The European Central Bank’s bid to head off deflation hinges on the take up for the unprecedented cash it’s pumping into the economy, Japanese Finance Minister Taro Aso said.
“The ECB is now working on the problems that plagued us for 10 years,” Aso said in Tokyo today. “Increasing the money supply, the amount of money out in the market, if that goes well, would have somewhat of an effect. It depends on whether there is demand to borrow money from banks in Europe,” he said.
The European Central Bank yesterday cut interest rates to unprecedented lows and President Mario Draghi unveiled steps to boost lending for banks and revive inflation languishing near a quarter of his target. Japan is starting to shake off deflation that has plagued its economy following the burst of its stock and land price bubbles in 1990s, as Prime Minister Shinzo Abe spurs demand with spending and record monetary stimulus.

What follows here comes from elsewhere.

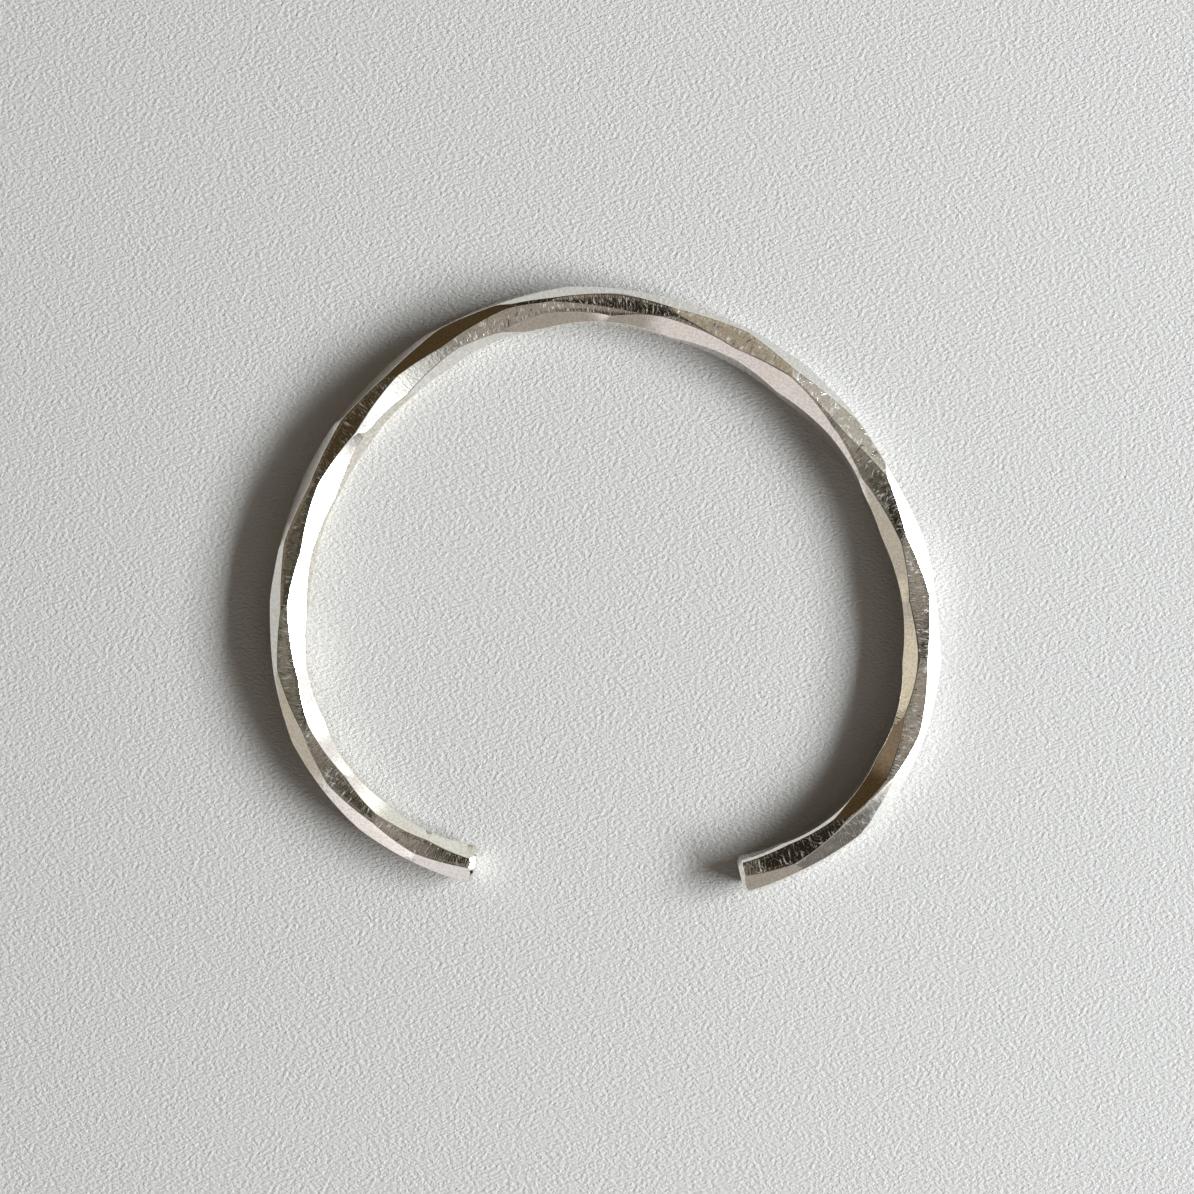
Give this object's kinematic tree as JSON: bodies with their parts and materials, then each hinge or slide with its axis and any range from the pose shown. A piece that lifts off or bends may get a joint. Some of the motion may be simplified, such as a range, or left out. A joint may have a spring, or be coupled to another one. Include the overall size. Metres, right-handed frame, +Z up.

The ECB became the first major central bank to charge rather than pay banks for parking cash in its coffers, as it battles a deteriorating economic outlook and prolonged period of slow inflation.
It created a targeted 400-billion-euro ($546 billion) loan program to incentivize banks to lend themselves and extended the practice of granting them as much cheap cash as they want until the end of 2016. It also suspended the sterilization of crisis-era bond purchases to raise liquidity in money markets.
While the Bank of Japan spearheaded novel monetary steps in its own fight against deflation, including pushing short-term interest rates to zero in 1999, sluggish demand from businesses for loans crippled the attempts by policy makers to build a sustainable recovery. Abenomics is aimed at reflating the world’s third-biggest economy while supporting demand and boosting the potential for future growth.
“Concerns about deflation, which previously plagued Japan, have now appeared in Europe as well,” Aso said. “It seems as if they are trying to stop it in advance.”